Se as discussões no Congresso Nacional nos primeiros seis meses do ano foram acaloradas por conta da reforma política, o segundo semestre promete elevar a temperatura dos debates sobre a reforma tributária. O tema deve entrar na pauta da Câmara em agosto, após o recesso parlamentar de meio de ano.
Especialistas em Direito Tributário, as professoras Nara Takeda Taga e Tathiane Piscitelli, da Escola de Direito de São Paulo (FGV Direito SP), avaliam que é fundamental repensar a carga tributária que incide sobre o consumo. “Do ponto de vista estrutural, partindo-se da premissa de que nosso sistema não é justo, já que os pobres são muito mais pesadamente tributados que os ricos, seria fundamental repensar a carga tributária que incide sobre o consumo, cuja natureza é necessariamente regressiva. O ICMS, nesse sentido, é um ótimo exemplo: para além das questões relativas à guerra fiscal, que precisam ser urgentemente trabalhadas, sua incidência ‘por dentro’ é danosa à transparência nas relações tributárias e prejudicial à cidadania fiscal”, explica Nara.

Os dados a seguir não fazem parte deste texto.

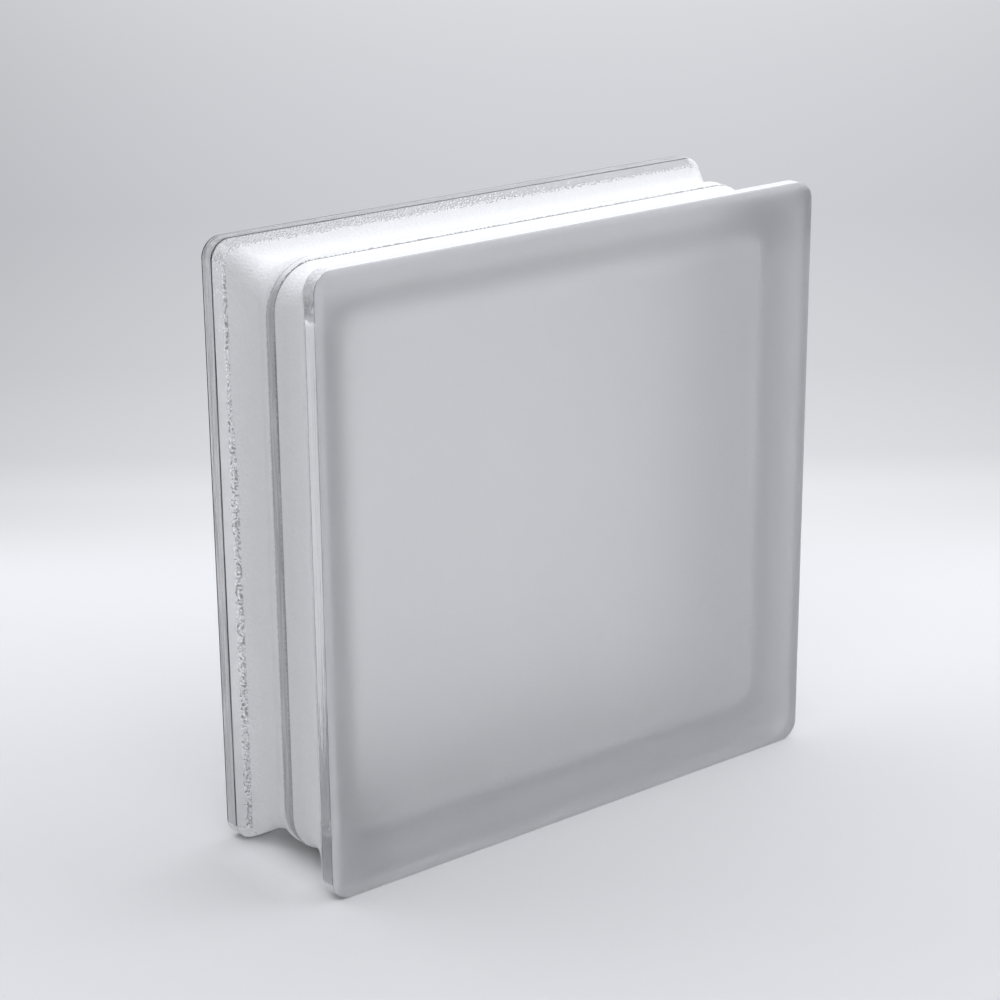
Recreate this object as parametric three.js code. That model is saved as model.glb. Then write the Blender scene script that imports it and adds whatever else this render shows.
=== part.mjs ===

Outro ponto-chave para a reforma é o sistema não cumulativo do PIS e da COFINS, que agrega ainda mais complexidade e litigiosidade ao sistema brasileiro. Segundo as especialistas, a falta de definição precisa sobre os créditos passíveis de apropriação aumenta a insegurança jurídica e a instabilidade nas relações com o Fisco. Há, ainda, a questão que envolve a tributação da renda em bases mais progressivas.
“Esse ponto toca em questões estruturais sobre a tributação da renda em bases mais progressivas do que aquelas que possuímos hoje. Nesse sentido, sequer seria possível dizer que atualmente há progressividade do Imposto de Renda para pessoas jurídicas. Maior progressividade poderia representar uma distribuição mais justa da carga tributária e eventual desoneração daqueles que possuem menor capacidade contributiva”, frisa Tathiane.
Para a especialista, as reflexões que têm sido levantadas sobre tributação da propriedade, como o maior ônus na tributação das heranças, também é bastante saudável à luz da maior justiça distributiva que se agregaria ao sistema.
Apesar do Brasil ser um dos países com maior carga tributária do mundo, ambas as especialistas concordam que dificilmente haverá redução no peso dos impostos para o contribuinte, uma vez que as receitas tributárias são fundamentais para a manutenção do Estado e para assegurar a prestação efetiva dos serviços públicos. “Considerando o tamanho do nosso Estado, não parece que possamos abrir mão de receitas dessa natureza. Porém, essa constatação não afasta a necessária reflexão sobre a melhor forma de se tributar e, nem sequer, da premência de se fomentar um debate efetivo sobre o controle das contas públicas e eficiência dos gastos”, ressalta Nara.
Essa reflexão sobre o que se pretende alcançar com o sistema tributário, segundo Tathiane, é essencial para que haja equilíbrio entre o que é arrecadado pelo Estado e sobre o peso dos impostos para o contribuinte. “Partindo-se da premissa de que um Estado Democrático e Social de Direito como o nosso deve privilegiar a justiça distributiva, seria fundamental que o sistema tributário fosse pensado em termos mais gerais, a partir das bases possíveis de tributação. Com isso, seríamos capazes de refletir sobre como realizar a distribuição dos ônus entre tais bases, garantindo-se tanto o nível de receitas necessário para o Estado quanto uma tributação mais racional do ponto de vista distributivo”, esclarece.
Apesar das expectativas, assim como a reforma política que segue em discussão sem promover mudanças significativas, os debates sobre uma reforma tributária real não entusiasmam as professoras da FGV Direito SP. Para as especialistas em direito tributário, apesar de o tema ter passado por reformulações mais estruturais do sistema tributário, a complexidade do assunto e das discussões deve promover apenas mudanças pontuais.
“Tendo em vista que a reforma do sistema é muito mais complexa do que a simples majoração ou criação de algumas exações, dificilmente o resultado será diferente das vezes anteriores. O que se vê são reformas isoladas, focadas em tributos, as quais, por essa exata razão, não são resultantes de um processo de reflexão sobre o melhor sistema tributário possível, sobre o sistema que desejamos”, explica a professora Nara.